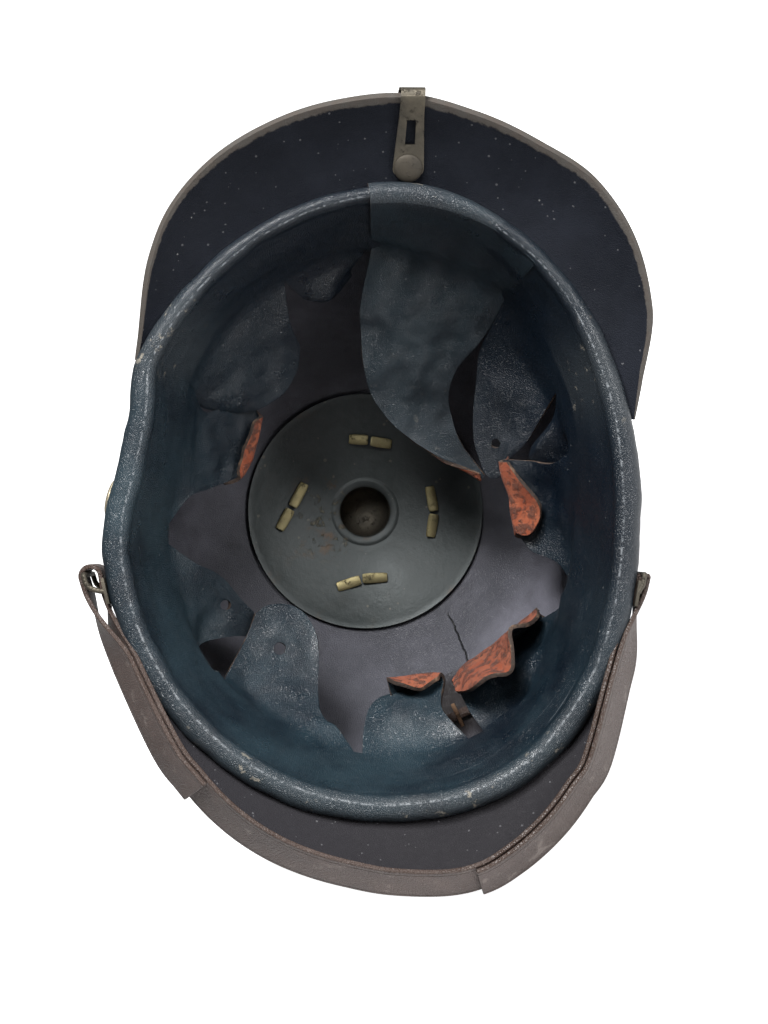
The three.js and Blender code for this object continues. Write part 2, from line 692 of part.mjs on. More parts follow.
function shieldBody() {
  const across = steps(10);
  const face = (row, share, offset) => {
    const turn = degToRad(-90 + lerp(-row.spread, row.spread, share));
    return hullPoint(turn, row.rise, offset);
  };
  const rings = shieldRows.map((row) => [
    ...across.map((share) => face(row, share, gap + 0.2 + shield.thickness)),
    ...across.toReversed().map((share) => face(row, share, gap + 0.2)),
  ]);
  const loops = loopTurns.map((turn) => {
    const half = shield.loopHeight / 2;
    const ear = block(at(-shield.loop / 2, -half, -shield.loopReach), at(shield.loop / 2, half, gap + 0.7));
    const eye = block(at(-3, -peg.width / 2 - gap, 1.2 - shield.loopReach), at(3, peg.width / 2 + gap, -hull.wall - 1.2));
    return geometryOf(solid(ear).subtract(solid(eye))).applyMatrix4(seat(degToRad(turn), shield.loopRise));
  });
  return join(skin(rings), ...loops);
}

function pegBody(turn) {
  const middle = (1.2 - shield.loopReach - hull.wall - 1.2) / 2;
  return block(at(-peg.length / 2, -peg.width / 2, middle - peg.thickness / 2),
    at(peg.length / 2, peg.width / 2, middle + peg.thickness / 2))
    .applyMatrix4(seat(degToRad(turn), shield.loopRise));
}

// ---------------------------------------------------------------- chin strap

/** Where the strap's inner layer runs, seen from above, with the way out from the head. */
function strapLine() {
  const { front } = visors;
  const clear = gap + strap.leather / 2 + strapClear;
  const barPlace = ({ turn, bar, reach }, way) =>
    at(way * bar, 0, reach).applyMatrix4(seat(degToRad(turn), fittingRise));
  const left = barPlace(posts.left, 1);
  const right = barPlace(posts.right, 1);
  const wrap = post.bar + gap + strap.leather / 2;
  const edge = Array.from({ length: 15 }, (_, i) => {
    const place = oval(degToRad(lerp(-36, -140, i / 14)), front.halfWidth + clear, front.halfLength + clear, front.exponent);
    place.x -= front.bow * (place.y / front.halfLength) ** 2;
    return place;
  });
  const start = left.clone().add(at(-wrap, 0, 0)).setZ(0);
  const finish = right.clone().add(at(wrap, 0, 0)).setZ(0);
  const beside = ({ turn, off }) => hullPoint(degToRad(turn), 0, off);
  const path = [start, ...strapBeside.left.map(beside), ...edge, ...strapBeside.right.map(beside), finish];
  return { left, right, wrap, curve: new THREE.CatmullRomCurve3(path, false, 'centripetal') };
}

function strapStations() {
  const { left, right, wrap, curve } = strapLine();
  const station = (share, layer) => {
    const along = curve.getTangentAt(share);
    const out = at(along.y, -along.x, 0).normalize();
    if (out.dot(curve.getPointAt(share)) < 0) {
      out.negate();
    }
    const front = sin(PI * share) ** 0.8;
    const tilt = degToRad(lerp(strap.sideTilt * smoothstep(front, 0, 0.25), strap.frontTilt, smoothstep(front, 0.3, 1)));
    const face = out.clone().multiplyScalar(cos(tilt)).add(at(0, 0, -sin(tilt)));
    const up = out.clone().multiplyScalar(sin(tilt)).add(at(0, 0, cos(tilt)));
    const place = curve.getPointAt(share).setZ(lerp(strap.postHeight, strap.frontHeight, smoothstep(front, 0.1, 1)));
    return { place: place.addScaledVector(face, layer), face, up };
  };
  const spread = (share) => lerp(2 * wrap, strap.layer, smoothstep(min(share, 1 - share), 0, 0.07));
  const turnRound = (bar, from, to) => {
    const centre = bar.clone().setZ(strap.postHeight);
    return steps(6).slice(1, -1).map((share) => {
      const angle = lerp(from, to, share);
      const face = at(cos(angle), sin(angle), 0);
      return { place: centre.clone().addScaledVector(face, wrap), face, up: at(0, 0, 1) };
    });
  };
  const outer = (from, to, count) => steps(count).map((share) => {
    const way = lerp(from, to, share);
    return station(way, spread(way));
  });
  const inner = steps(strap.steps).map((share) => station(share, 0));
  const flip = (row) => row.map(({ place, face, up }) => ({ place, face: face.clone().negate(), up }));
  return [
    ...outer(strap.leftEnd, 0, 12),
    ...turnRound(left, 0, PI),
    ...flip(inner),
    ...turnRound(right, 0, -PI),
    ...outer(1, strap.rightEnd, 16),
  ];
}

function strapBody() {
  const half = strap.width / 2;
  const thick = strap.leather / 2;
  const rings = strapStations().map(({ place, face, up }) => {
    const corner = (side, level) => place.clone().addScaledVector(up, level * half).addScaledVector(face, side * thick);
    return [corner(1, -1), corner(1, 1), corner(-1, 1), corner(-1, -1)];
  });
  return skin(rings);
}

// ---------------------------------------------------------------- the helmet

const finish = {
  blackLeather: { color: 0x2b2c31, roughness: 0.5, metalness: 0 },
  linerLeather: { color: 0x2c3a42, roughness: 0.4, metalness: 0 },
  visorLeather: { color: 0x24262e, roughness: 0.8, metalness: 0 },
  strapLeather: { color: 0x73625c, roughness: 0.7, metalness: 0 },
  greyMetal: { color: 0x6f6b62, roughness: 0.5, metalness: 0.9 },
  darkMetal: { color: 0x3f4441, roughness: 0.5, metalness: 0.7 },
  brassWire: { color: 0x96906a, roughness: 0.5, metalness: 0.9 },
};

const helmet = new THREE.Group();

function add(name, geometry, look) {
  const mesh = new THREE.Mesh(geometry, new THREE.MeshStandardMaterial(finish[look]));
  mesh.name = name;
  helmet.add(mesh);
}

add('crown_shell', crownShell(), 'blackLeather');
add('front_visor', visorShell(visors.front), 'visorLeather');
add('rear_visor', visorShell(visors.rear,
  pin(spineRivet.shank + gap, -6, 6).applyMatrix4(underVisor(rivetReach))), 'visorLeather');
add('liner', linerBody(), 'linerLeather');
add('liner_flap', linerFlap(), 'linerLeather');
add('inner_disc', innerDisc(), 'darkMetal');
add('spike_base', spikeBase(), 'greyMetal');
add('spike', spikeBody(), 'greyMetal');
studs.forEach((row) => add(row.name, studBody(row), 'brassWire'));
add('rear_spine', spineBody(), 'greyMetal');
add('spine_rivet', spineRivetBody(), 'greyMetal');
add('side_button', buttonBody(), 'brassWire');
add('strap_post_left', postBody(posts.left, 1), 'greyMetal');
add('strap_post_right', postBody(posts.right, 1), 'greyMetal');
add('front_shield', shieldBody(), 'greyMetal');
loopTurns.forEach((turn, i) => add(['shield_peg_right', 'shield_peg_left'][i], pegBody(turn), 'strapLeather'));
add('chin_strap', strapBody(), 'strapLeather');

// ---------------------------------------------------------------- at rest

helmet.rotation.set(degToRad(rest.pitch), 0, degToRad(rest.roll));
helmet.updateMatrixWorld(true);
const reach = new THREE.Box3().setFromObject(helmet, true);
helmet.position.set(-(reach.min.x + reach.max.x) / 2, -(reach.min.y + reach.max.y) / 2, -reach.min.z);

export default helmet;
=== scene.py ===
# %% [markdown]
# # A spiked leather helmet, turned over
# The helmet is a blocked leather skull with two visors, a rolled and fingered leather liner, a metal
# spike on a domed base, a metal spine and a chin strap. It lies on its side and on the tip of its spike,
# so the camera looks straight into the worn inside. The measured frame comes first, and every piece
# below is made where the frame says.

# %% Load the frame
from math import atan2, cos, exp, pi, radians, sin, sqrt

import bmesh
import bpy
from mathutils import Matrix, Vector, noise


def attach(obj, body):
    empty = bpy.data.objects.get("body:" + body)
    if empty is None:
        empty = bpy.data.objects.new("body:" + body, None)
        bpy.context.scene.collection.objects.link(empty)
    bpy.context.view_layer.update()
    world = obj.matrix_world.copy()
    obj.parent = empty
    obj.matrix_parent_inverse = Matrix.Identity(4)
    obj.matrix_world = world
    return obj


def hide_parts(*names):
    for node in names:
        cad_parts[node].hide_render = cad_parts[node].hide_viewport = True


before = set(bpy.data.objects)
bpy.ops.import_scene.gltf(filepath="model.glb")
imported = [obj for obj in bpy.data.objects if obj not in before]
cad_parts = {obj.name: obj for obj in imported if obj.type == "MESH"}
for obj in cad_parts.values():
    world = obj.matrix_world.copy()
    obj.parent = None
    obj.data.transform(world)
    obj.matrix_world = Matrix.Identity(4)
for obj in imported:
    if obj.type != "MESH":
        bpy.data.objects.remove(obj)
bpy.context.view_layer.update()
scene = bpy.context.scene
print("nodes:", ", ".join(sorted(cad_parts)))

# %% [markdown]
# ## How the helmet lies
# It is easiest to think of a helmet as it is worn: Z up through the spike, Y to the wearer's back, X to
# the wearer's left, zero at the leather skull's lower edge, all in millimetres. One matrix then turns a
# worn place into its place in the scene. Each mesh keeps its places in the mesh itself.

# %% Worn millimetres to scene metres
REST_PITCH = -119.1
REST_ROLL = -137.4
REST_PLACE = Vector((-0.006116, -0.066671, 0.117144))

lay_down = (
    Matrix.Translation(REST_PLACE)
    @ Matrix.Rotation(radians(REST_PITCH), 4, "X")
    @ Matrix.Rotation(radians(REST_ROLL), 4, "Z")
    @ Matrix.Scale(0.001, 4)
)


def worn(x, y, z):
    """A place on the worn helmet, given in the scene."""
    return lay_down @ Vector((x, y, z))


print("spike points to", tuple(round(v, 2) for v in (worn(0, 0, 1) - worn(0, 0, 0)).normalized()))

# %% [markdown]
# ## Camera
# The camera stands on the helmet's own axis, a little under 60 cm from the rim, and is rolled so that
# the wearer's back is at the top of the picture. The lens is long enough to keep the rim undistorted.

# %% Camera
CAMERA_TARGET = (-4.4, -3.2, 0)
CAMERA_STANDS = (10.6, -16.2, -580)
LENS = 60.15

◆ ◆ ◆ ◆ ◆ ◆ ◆

• _WORK INSTRUCTIONS_
Take the listing above and repeat exactly the lines from the one containing "add('spine_rivet', spineRivetBody(), 'greyMetal');" through the one containing "if empty is", both included.

• _EXPECTED ANSWER_
add('spine_rivet', spineRivetBody(), 'greyMetal');
add('side_button', buttonBody(), 'brassWire');
add('strap_post_left', postBody(posts.left, 1), 'greyMetal');
add('strap_post_right', postBody(posts.right, 1), 'greyMetal');
add('front_shield', shieldBody(), 'greyMetal');
loopTurns.forEach((turn, i) => add(['shield_peg_right', 'shield_peg_left'][i], pegBody(turn), 'strapLeather'));
add('chin_strap', strapBody(), 'strapLeather');

// ---------------------------------------------------------------- at rest

helmet.rotation.set(degToRad(rest.pitch), 0, degToRad(rest.roll));
helmet.updateMatrixWorld(true);
const reach = new THREE.Box3().setFromObject(helmet, true);
helmet.position.set(-(reach.min.x + reach.max.x) / 2, -(reach.min.y + reach.max.y) / 2, -reach.min.z);

export default helmet;
=== scene.py ===
# %% [markdown]
# # A spiked leather helmet, turned over
# The helmet is a blocked leather skull with two visors, a rolled and fingered leather liner, a metal
# spike on a domed base, a metal spine and a chin strap. It lies on its side and on the tip of its spike,
# so the camera looks straight into the worn inside. The measured frame comes first, and every piece
# below is made where the frame says.

# %% Load the frame
from math import atan2, cos, exp, pi, radians, sin, sqrt

import bmesh
import bpy
from mathutils import Matrix, Vector, noise


def attach(obj, body):
    empty = bpy.data.objects.get("body:" + body)
    if empty is None:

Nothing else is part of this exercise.